Great Plains Area IHS, PRC Program 

Federal Bldg., Room 309 

115 4th Ave SE 

Aberdeen, SD 57401 

For more information please visit the Great Plains Tribal Leaders’ Social Media pages, your local Native American newspapers or tune in to The Circle podcast that airs on KILI 90.1 at 5 PM on Tuesdays and Noon on Fridays and is available wherever podcast can be downloaded.

What is 638?  

The term “638 contract” is a quick way of referring to a contract (or compact) between IHS and a tribe or tribal organization under the Indian Self-Determination and Education Assistance Act (ISDEAA) of 1975 (Public Law 93-638), which has been amended many times since then to add new authority for tribes and tribal organizations.  

This law recognizes that American Indian tribes have an inherent status as sovereign nations, which is distinguished by their relationship with the federal government, through treaties and the trust relationship, and thus have a right to determine their own futures.  

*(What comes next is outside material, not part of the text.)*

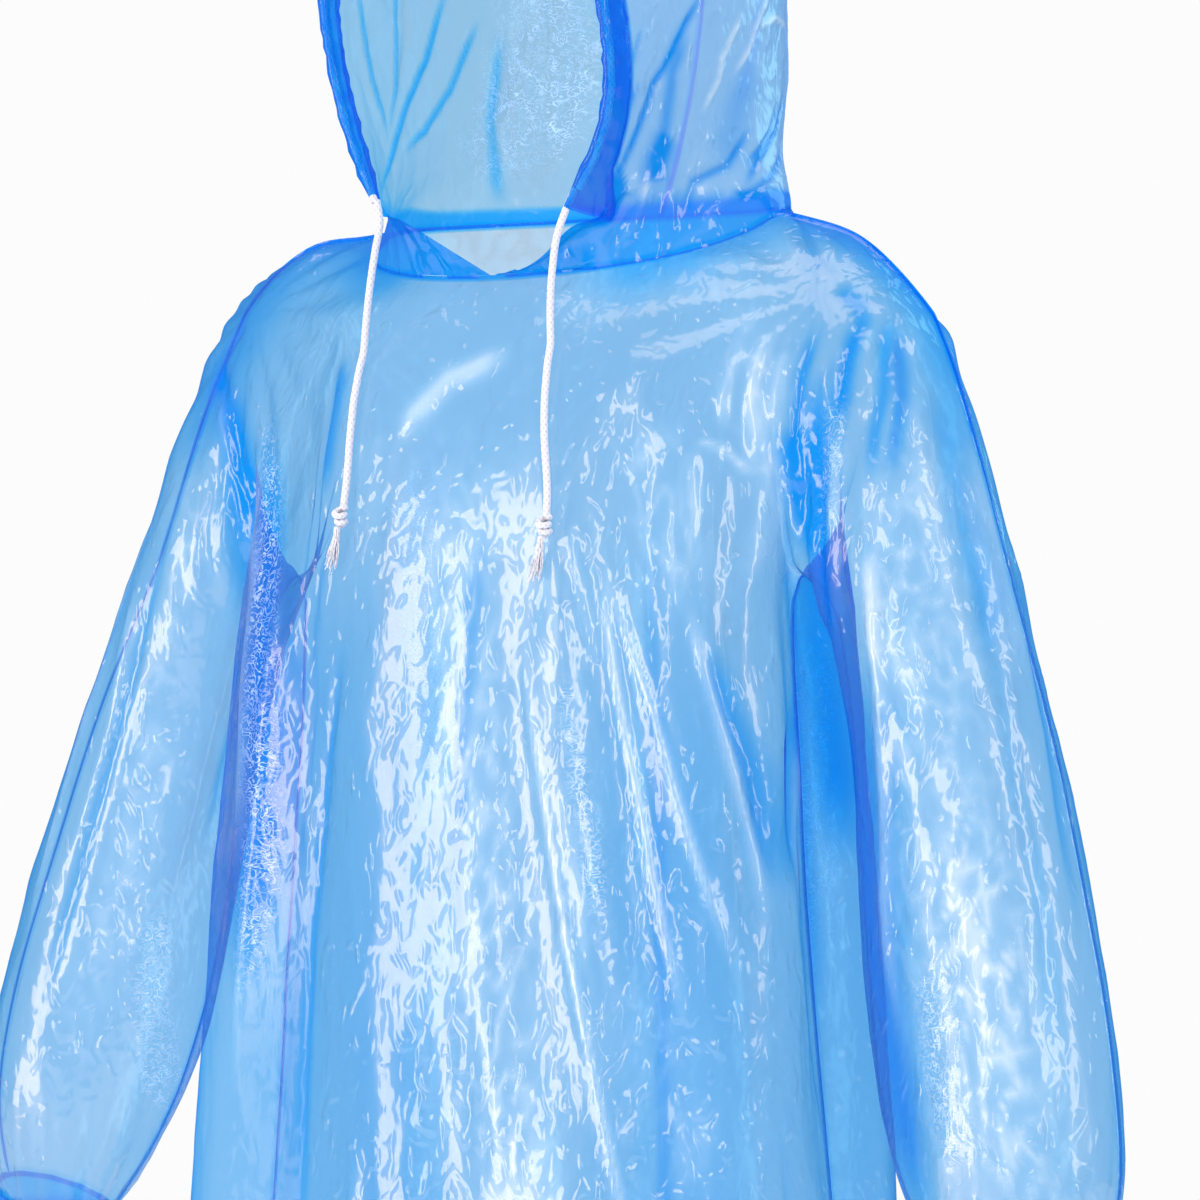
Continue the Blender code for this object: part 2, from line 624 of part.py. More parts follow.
def add_turned(name, middles, radii, finish, collection, sides=10):
    """A solid of round sections along a line, closed at both ends."""
    middles, radii = np.asarray(middles), np.asarray(radii)
    run = unit(np.gradient(middles, axis=0))
    across = unit(np.cross(run, (0, 1, 0)))
    up = np.cross(across, run)
    angle = np.arange(sides) / sides * 2 * math.pi
    ring = np.cos(angle)[:, None] * across[:, None] + np.sin(angle)[:, None] * up[:, None]
    points = (middles[:, None] + ring * radii[:, None, None]).reshape(-1, 3)
    number = np.arange(len(points)).reshape(len(middles), sides)
    after = np.roll(number, -1, axis=1)
    walls = np.stack([number[:-1], after[:-1], after[1:], number[1:]], axis=-1)
    faces = [*walls.reshape(-1, 4)[:, ::-1], number[0], number[-1][::-1]]
    return add_mesh(name, points, faces, finish, collection)


def wrapped_quads(rings, sides):
    number = np.arange(rings * sides).reshape(rings, sides)
    after = np.roll(number, -1, axis=1)
    corners = [number[:-1], number[1:], after[1:], after[:-1]]
    return np.stack(corners, axis=-1).reshape(-1, 4)


# ---- The garment ---------------------------------------------------------------------------------------
def build_panels(film, collection):
    """The front and back panels, with the sleeves cut in one. Returns the front one."""
    grids = {side: full_panel(side) for side in (FRONT, BACK)}
    rows, columns = grids[FRONT].shape[:2]
    quads = {FRONT: quads_of(grids[FRONT]), BACK: quads_of(grids[BACK], flip=True)}
    flat = {side: grids[side].reshape(-1, 3) for side in grids}
    smooth = shared_normals([(flat[side], quads[side]) for side in (FRONT, BACK)])
    for side, normal in zip((FRONT, BACK), smooth):
        off_welds = distance_from_welds(rows, columns)
        height = fold_heights(grids[side], side) * off_welds
        height += armhole_heights(rows, columns, side)
        height += hem_heights(rows, columns, side, grids[side][..., 2])
        flat[side] = flat[side] + normal * height.reshape(-1, 1)
    folded = shared_normals([(flat[side], quads[side]) for side in (FRONT, BACK)])
    pieces = []
    for name, side, normal in zip(
        ("front_panel", "back_panel"), (FRONT, BACK), folded
    ):
        apart = np.array([0, side * SEAM_GAP / 2 * 1.3, 0])
        outer = flat[side] + normal * WALL / 2 + apart
        inner = flat[side] - normal * WALL / 2 + apart
        pieces.append(add_wall(name, outer, inner, quads[side], film, collection))
    return pieces[0]


def build_hood(film, collection):
    left = hood_half()
    right = mirrored(left)
    surfaces = [
        (left.reshape(-1, 3), quads_of(left, flip=True)),
        (right.reshape(-1, 3), quads_of(right)),
    ]
    normals = shared_normals(surfaces)
    for name, away, (points, quads), normal in zip(
        ("hood_panel_left", "hood_panel_right"), (1, -1), surfaces, normals
    ):
        apart = np.array([away * SEAM_GAP / 2 * 1.3, 0, 0])
        outer = points + normal * WALL / 2 + apart
        inner = points - normal * WALL / 2 + apart
        add_wall(name, outer, inner, quads, film, collection)


def build_casing(film, collection):
    """The tube of film round the face opening."""
    edge, behind, out = rim_frames()
    middle = edge + behind * CASING_WIDTH / 2
    angle = np.arange(CASING_SIDES) / CASING_SIDES * 2 * math.pi
    cosine, sine = np.cos(angle), np.sin(angle)
    across = np.sign(cosine) * np.abs(cosine) ** 0.8
    through = np.sign(sine) * np.abs(sine) ** 0.8
    skins = []
    for less in (0, WALL):
        wide = across * (CASING_WIDTH / 2 - less)
        thick = through * (CASING_THICKNESS / 2 - less)
        skin = (
            middle[:, None]
            + behind[:, None] * wide[None, :, None]
            + out[:, None] * thick[None, :, None]
        )
        skins.append(skin.reshape(-1, 3))
    quads = wrapped_quads(len(middle), CASING_SIDES)
    add_wall("hood_casing", skins[0], skins[1], quads, film, collection)


def build_cuffs(film, collection):
    """An elasticated band at each sleeve's end, with its frill."""
    outer, inner, depth = (part[0] for part in sleeve_section(np.array([1.0])))
    middle, half = (outer + inner) / 2, (outer - inner) / 2
    axis = unit(np.array(CUFF_AXIS))
    table = columns_of(CUFF_SECTIONS, CUFF_COLUMNS)
    angle = np.arange(CUFF_DIVISIONS) / CUFF_DIVISIONS * 2 * math.pi
    wave = np.sin(CUFF_WAVES * angle + 0.6 * np.sin(3 * angle))
    size = table["size"][:, None] + table["wave"][:, None] * wave / np.linalg.norm(half)
    deep = np.array([0, -depth, 0])
    ring = half * np.cos(angle)[:, None] + deep * np.sin(angle)[:, None]
    along = axis * (table["along"] + 0.0012)[:, None, None]
    points = middle + along + ring * size[..., None]
    quads = wrapped_quads(*size.shape)
    for name, skin in (("cuff_left", points), ("cuff_right", mirrored(points))):
        skin = skin.reshape(-1, 3)
        faces = quads if name == "cuff_left" else quads[:, ::-1]
        normal = shared_normals([(skin, faces)])[0]
        outer_skin, inner_skin = skin + normal * WALL / 2, skin - normal * WALL / 2
        add_wall(name, outer_skin, inner_skin, faces, film, collection)


def even_path(points, spacing):
    steps = np.linalg.norm(np.diff(points, axis=0), axis=1)
    knots = np.append(0, np.cumsum(steps))
    count = max(2, round(knots[-1] / spacing) + 1)
    return spline(knots, points, np.linspace(0, knots[-1], count))


def in_front(points, tree, clearance):
    """The points, each moved to lie at least the clearance in front of the front panel."""
    moved = np.array(points, float)
    clearance = np.broadcast_to(clearance, len(moved))
    for point, clear in zip(moved, clearance):
        hit = tree.ray_cast((point[0], -1, point[2]), (0, 1, 0))[0]
        if hit is not None:
            point[1] = min(point[1], hit.y - clear)
    return moved


def build_drawstring(cotton, front_panel, collection):
    """The cord in its casing, and at each end a free length with a knot and a frayed tail."""
    edge, behind, out = rim_frames()
    run = edge + behind * CORD_INSET
    add_cord("drawstring_run", run, cotton, collection)
    mesh = front_panel.data
    corners = [tuple(v.co) for v in mesh.vertices]
    tree = BVHTree.FromPolygons(corners, [tuple(p.vertices) for p in mesh.polygons])
    for side, table, end, inner in (
        ("left", CORD_LEFT, run[0], run[1]),
        ("right", CORD_RIGHT, run[-1], run[-2]),
    ):
        ahead = unit(end - inner)
        start = end + ahead * 0.0005
        falls = np.array(table)
        path = even_path(np.vstack([start + ahead * 0.006, falls]), 0.0125)
        path = in_front(path, tree, CORD_DIAMETER / 2 + 0.0015)
        path[-1, 1] = min(path[-1, 1], path[-2, 1] - 0.0030)
        add_cord(f"drawstring_end_{side}", np.vstack([start, path]), cotton, collection)
        down = unit(path[-1] - path[-2])
        knot_shares = np.array([0, 0.12, 0.3, 0.42, 0.52, 0.7, 0.88, 1.0])
        knot_radii = np.array([0.60, 0.90, 1.0, 0.90, 0.98, 1.0, 0.84, 0.56])
        knot = path[-1] + down * (0.0005 + KNOT_LENGTH * knot_shares)[:, None]
        add_turned(f"knot_{side}", knot, knot_radii * KNOT_RADIUS, cotton, collection)
        sway = np.array([-0.20 if side == "left" else -0.12, 0, 0])
        shares = np.linspace(0, 1, 6)[:, None]
        turn = down + (np.array([0, 0, -1]) - down) * shares**0.5 + sway * shares**1.5
        tail = knot[-1] + down * 0.0007 + turn * TAIL_LENGTH * shares
        top = CORD_DIAMETER / 2 * 0.85
        radii = top + (TAIL_TIP_RADIUS - top) * np.array(TAIL_FLARE)
        tail[1:] = in_front(tail[1:], tree, radii[1:] + 0.0012)
        add_turned(f"tail_{side}", tail, radii, cotton, collection)


def main():
    for old in list(bpy.data.objects):
        bpy.data.objects.remove(old)
    collection = bpy.data.collections.new("rain_poncho")
    bpy.context.scene.collection.children.link(collection)
    film = material("blue_film", (0.10, 0.42, 0.90), 0.18, alpha=0.6)
    band = material("casing_film", (0.03, 0.28, 0.80), 0.22, alpha=0.8)
    cotton = material("white_cord", (0.90, 0.87, 0.88), 0.75)
    front_panel = build_panels(film, collection)
    build_hood(film, collection)
    build_casing(band, collection)
    build_cuffs(band, collection)
    build_drawstring(cotton, front_panel, collection)


main()
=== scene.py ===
"""The looks of a hooded rain poncho of thin blue film: the film's creases, crinkles and welds, its
drawstring, and a plain pale studio.

Lengths are in metres. The front faces -Y, +Z is up, and the origin is the middle of the neck's base.
"""

import math

import bmesh
import bpy
import numpy as np
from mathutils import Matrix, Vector, noise
from mathutils.bvhtree import BVHTree
from mathutils.kdtree import KDTree


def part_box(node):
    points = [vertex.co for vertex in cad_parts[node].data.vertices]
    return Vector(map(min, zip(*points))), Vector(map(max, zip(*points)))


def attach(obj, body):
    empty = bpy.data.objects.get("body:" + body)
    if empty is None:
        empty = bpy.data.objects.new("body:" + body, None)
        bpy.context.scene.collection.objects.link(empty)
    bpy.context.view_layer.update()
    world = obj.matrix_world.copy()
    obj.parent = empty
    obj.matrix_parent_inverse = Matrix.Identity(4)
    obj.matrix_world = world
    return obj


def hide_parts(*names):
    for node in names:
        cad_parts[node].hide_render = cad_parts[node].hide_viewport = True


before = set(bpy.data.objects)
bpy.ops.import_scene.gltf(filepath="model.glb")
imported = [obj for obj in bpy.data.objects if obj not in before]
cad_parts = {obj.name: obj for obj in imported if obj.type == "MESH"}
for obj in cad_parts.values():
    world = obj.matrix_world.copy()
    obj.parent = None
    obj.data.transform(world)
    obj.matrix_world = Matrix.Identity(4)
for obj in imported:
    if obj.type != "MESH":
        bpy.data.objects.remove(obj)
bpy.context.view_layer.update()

# ---- Camera --------------------------------------------------------------------------------------------
CAMERA_AZIMUTH = math.radians(32)  # from straight in front, towards the wearer's left
CAMERA_DISTANCE = 3.0
CAMERA_ASIDE = 0.02
CAMERA_Z = -0.27
CAMERA_LENS = 126.0  # on a sensor 36 mm wide

# ---- Sizes ---------------------------------------------------------------------------------------------
WALL = 0.0012  # thickness of the solids' walls
FLANGE = 0.0026  # width of a weld's flange, which stands proud of the garment
WELD_SHADE = 0.0030  # how far from a weld the film looks doubled
NECK_HALF_WIDTH = 0.165
NECK_FRONT_Z = -0.055  # the neck's lowest place, in front
SHOULDER_Z = -0.16  # the foot of the shoulders' gathered film
HEM_Z = -1.08
FLOOR_Z = -1.45  # the wearer's floor
ARMHOLE = (0.235, -0.060)  # x and z of the armholes' middles
UNDERARM = (0.225, -0.235)  # x and z of the underarms
CUFF_MIDDLE = (0.406, -0.083, -0.718)  # the left sleeve's middle where its elastic draws it in
ELASTIC_Z = -0.729
FRILL_Z = -0.74  # below this is the cuffs' free edge
FRONT, BACK, EITHER = -1, 1, 0
LEFT, RIGHT = 1, -1

# The drawstring's free ends, from below the casing to the knot
CORD_DIAMETER = 0.0052
CORD_LEFT = (
    (0.0750, -0.1280, -0.0075),
    (0.0712, -0.1315, -0.0230),
    (0.0690, -0.1335, -0.0440),
    (0.0688, -0.1360, -0.0680),
    (0.0712, -0.1390, -0.0960),
    (0.0760, -0.1420, -0.1300),
    (0.0815, -0.1420, -0.1660),
    (0.0862, -0.1420, -0.1980),
    (0.0868, -0.1420, -0.2140),
)
CORD_RIGHT = (
    (-0.0775, -0.1280, -0.0070),
    (-0.0785, -0.1315, -0.0230),
    (-0.0812, -0.1335, -0.0450),
    (-0.0830, -0.1360, -0.0700),
    (-0.0835, -0.1390, -0.0980),
    (-0.0815, -0.1420, -0.1290),
    (-0.0792, -0.1420, -0.1600),
    (-0.0785, -0.1420, -0.1900),
    (-0.0796, -0.1420, -0.2060),
)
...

What does it mean to 638 a program? 

Essentially, this means to cut out the middle-man. Congress allocates funding to federal agencies for use in Indian Country. When tribes choose to “638” a program, funding that would have gone to the BIA or IHS must be transferred by those agencies to the tribe, or authorized tribal organization, to use to deliver services to tribal citizens.  

Benefits of 638-contracting? 

Local control. No longer do tribes or tribal organizations need to reach out to area offices or Washington D.C. to adjust services on the ground. 

For example, if the community has a greater need for more behavioral health services, tribally managed programs can immediately respond to that need. The Oyate Health Center has expanded the number of behavioral health providers from 3 to 17 within the first 18 months of its existence as requested by the community in a 2019 community needs assessment. 

How 638 benefits the community. 

Jobs, training, and expanded community capacity come with the decision to “638” a program. Tribes that “638” federal programs build capacity in their local community through hiring local talent, providing training for tribal citizens, and generating revenue that helps to build professional infrastructure and economic development in a community. GPTLHB (Great Plains Tribal Leaders’ Health Board) and the Oyate Center combined employ 311 employees.  

Does Self-Governance or Self-Determination change the trust relationship with the Federal Government? 

No. Federal law prohibits termination or reduction of the special Federal trust responsibility to Indian tribes and Indian people. The statute states: “The Secretary is prohibited from waiving, modifying, or diminishing in any way the trust responsibility of the United States with respect to Indian tribes and individual Indians that exists under treaties, Executive orders, other laws, or court decisions.”  25 U.S.C. § 458aaa-6(g).  In addition, the compact or contract between the Secretary of Health and Human Services and the GPTLHB will expressly include statutory protection.